Maajid Nawaz On The Cause Of Radicalisation
25 March 2017, 15:53 | Updated: 25 March 2017, 16:40
"There is no one route in, and no one route out" says Maajid Nawaz, in this monologue about the cause of radicalisation.
The Westminster terror attack have prompted many discussions about what the cause of radicalisation is.
But in this clip Maajid Nawaz explains that there is "no one route", and instead lists four contributing "factors in radicalisation".
He said: "And if you understand what causes radicalisation, you can begin to understand what the solution is. During the course of the last two hours, people have been suggesting radicalisation is caused by foreign policy, somebody who's standing for the first mayor of the West Midlands, a Tory in fact, has suggested it is poverty, but actually when you look, when you step back, and you parse this out, and you start analysing what causes radicalisation, the sorts of people who join extremist groups, you realise something.

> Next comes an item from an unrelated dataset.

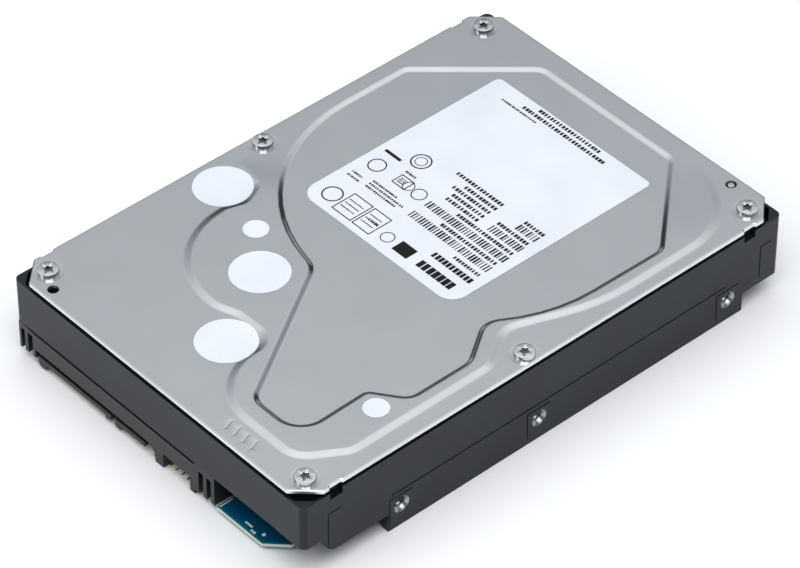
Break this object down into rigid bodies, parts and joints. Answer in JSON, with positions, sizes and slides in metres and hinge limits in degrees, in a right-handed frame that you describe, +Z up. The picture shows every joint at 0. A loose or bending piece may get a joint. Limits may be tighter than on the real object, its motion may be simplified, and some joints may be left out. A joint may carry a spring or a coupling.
{
  "type": "hard disk drive",
  "caption": "Desktop-size hard disk drive with a stamped metal cover, cast black base, underside circuit board and edge connector; disks spin and the head arm swings inside.",
  "frame": {"origin": "under the middle of the drive, on the plane that its mounting rails stand on", "axes": "+Y along the drive, away from the connector; +X across it, to the right seen from the connector end with the cover up; +Z up, out of the cover"},
  "size_m": [0.1016, 0.147, 0.0261],
  "materials": {
    "black_coat": "satin black electrophoretic coat on a die-cast aluminium base",
    "cover_metal": "satin grey passivated stamped sheet",
    "gasket_rubber": "black foam rubber",
    "label_film": "bluish white printed film",
    "board_laminate": "deep blue-green solder mask over glass laminate",
    "grey_foam": "dark grey closed-cell foam",
    "black_plastic": "black moulded glass-filled plastic",
    "chip_epoxy": "black moulded epoxy",
    "core_steel": "grey laminated or plated steel",
    "bearing_steel": "ground stainless steel",
    "machined_aluminium": "bright machined aluminium",
    "magnet_nickel": "nickel-plated magnet",
    "disk_coating": "mirror-smooth coated aluminium disk",
    "screw_nickel": "bright nickel-plated steel",
    "coil_copper": "bonded enamelled copper wire",
    "flex_film": "amber polyimide film",
    "white_plastic": "off-white moulded plastic"
  },
  "bodies": {
    "housing": {"base_casting": "black_coat", "top_cover": "cover_metal", "cover_gasket": "gasket_rubber", "product_label": "label_film", "circuit_board": "board_laminate", "board_insulator": "grey_foam", "sata_connector": "black_plastic", "controller_chip": "chip_epoxy", "motor_driver_chip": "chip_epoxy", "memory_chip": "chip_epoxy", "stator_core": "core_steel", "bearing_sleeve": "bearing_steel", "pivot_shaft": "bearing_steel", "pivot_bearing": "bearing_steel", "upper_yoke": "core_steel", "lower_yoke": "core_steel", "upper_magnet": "magnet_nickel", "lower_magnet": "magnet_nickel", "head_ramp": "white_plastic", "latch_pin": "bearing_steel", "flex_cable": "flex_film", "flex_bracket": "machined_aluminium", "air_filter": "white_plastic", "cover_screw_1": "screw_nickel", "cover_screw_2": "screw_nickel", "cover_screw_3": "screw_nickel", "cover_screw_4": "screw_nickel", "cover_screw_5": "screw_nickel", "cover_screw_6": "screw_nickel", "board_screw_1": "screw_nickel", "board_screw_2": "screw_nickel", "board_screw_3": "screw_nickel", "board_screw_4": "screw_nickel", "hole_seal_1": "label_film", "hole_seal_2": "label_film", "hole_seal_3": "label_film", "hole_seal_4": "label_film", "hole_seal_5": "label_film"},
    "disk_stack": {"spindle_hub": "machined_aluminium", "spindle_shaft": "bearing_steel", "rotor_magnet": "magnet_nickel", "platter_1": "disk_coating", "platter_2": "disk_coating", "platter_3": "disk_coating", "platter_spacer_1": "machined_aluminium", "platter_spacer_2": "machined_aluminium", "disk_clamp": "machined_aluminium", "clamp_screw_1": "screw_nickel", "clamp_screw_2": "screw_nickel", "clamp_screw_3": "screw_nickel", "clamp_screw_4": "screw_nickel"},
    "head_arm": {"actuator_arm": "machined_aluminium", "voice_coil": "coil_copper", "head_suspension_1": "bearing_steel", "head_suspension_2": "bearing_steel", "head_suspension_3": "bearing_steel", "head_suspension_4": "bearing_steel", "head_suspension_5": "bearing_steel", "head_suspension_6": "bearing_steel"},
    "latch": {"actuator_latch": "white_plastic"}
  },
  "joints": [
    {"name": "spindle_spin", "type": "hinge", "parent": "housing", "child": "disk_stack", "pos_m": [0, 0.0225, 0.0155], "axis": [0, 0, 1], "continuous": true},
    {"name": "arm_swing", "type": "hinge", "parent": "housing", "child": "head_arm", "pos_m": [-0.0125, -0.0319, 0.0148], "axis": [0, 0, 1], "range_deg": [0, 34]},
    {"name": "latch_swing", "type": "hinge", "parent": "housing", "child": "latch", "pos_m": [-0.0418, -0.0257, 0.0145], "axis": [0, 0, 1], "range_deg": [-12, 0]}
  ]
}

"And that is that there is no one route in, and there is no one route out. There is no profile. Osama bin Laden was one of the richest men in Saudi Arabia, from the still very wealthy Bin Ladin dynasty, in construction. He was a millionaire. His problem wasn't poverty.
"Ayman al-Zawahiri, the current leader of al Qaeda. His problem isn't a lack of education, he's a paediatrician, a qualified medical doctor, from an aristocratic Egyptian family.
"His grandfather was the Egyptian ambassador to the UN. And going from those macro global examples, or let's look at Baghdadi, the founder of Isis who has a PhD in Islamic studies.
"His problem clearly wasn't a lack of knowledge in religion. So going from those global examples, and bringing it right back to home, and if you look at the profiles of those attackers who have struck in the UK; The 7/7 bombers all had jobs.
"And most of those, most of those, in fact a disproportionate number of those, who joined terrorist organisations in this country, are educated to levels that are above the average levels of education in the US and in the UK.
"And so when we're looking at the causes, I think it's better to look at factors, rather than just to say 'it's about poverty', 'it's about foreign policy'.
"If it was just about poverty, it doesn't explain Bin Ladin being one of the richest men in Saudi Arabia, from one of the richest families in Saudi Arabia. If it's just about, say, a lack of education, well that doesn't explain the leader of Al-Qaeda is a doctor.
"And so I think it helps us to understand that the causes of radicalisation, like human beings, are complex. So I put it down to four factors, and these four factors can kick in in any given order, and generally apply to all cases of radicalisation.
"The first, is a sense of grievance, whether real or perceived, it could be a perceived grievance, but the first is a sense of grievance, that gives rise to an anger, that begins the the desire to seek out an alternative solution.
"So the first factor to radicalisation is a sense of grievance. The second is an identity crisis that is born from that sense of grievance. So, for example, if the sense of grievance was the Bosnia genocide, as it was for my generation, then the identity crisis born from it, is to question whether one really belongs in this society, whether one is British.
"If Muslims are victims to a genocide in Bosnia, questions began emerging back in the 90s as to whether we had a place in Europe, and from that was born an identity crisis. So that's the second factor.
"The third factor, I'd say, are extremist recruiters, who provide a sense of belonging, where perhaps that sense of grievance, and the identity crisis, led to a vacuum in belonging.
"So the recruiter steps in where family should be stepping in, where a father figure should be stepping in, or mother figure, and provides that sense of belonging. So the third factor, I'd say, are the charismatic recruiters.
"And the fourth, is the ideology. In this case, the Islamist ideology, that then is peddled as the solution to that sense of grievance, the solution to the identity crisis, and the ideal that the charismatic recruiter says that he or she are adhering to themselves, so the fourth factor in radicalisation, is the ideology.
"Now those four factors, a sense of grievance, an identity crisis, recruiters who provide a sense of belonging, and an ideological narrative.
"They can apply whether we're talking about white supremacist far right racism, and radicalisation such as the case of Thomas Mair who killed MP Jo Cox, or they apply in this instance with Jihadist terrorism. But if we understand that these are the four factors that can cause radicalisation, we know how to solve it."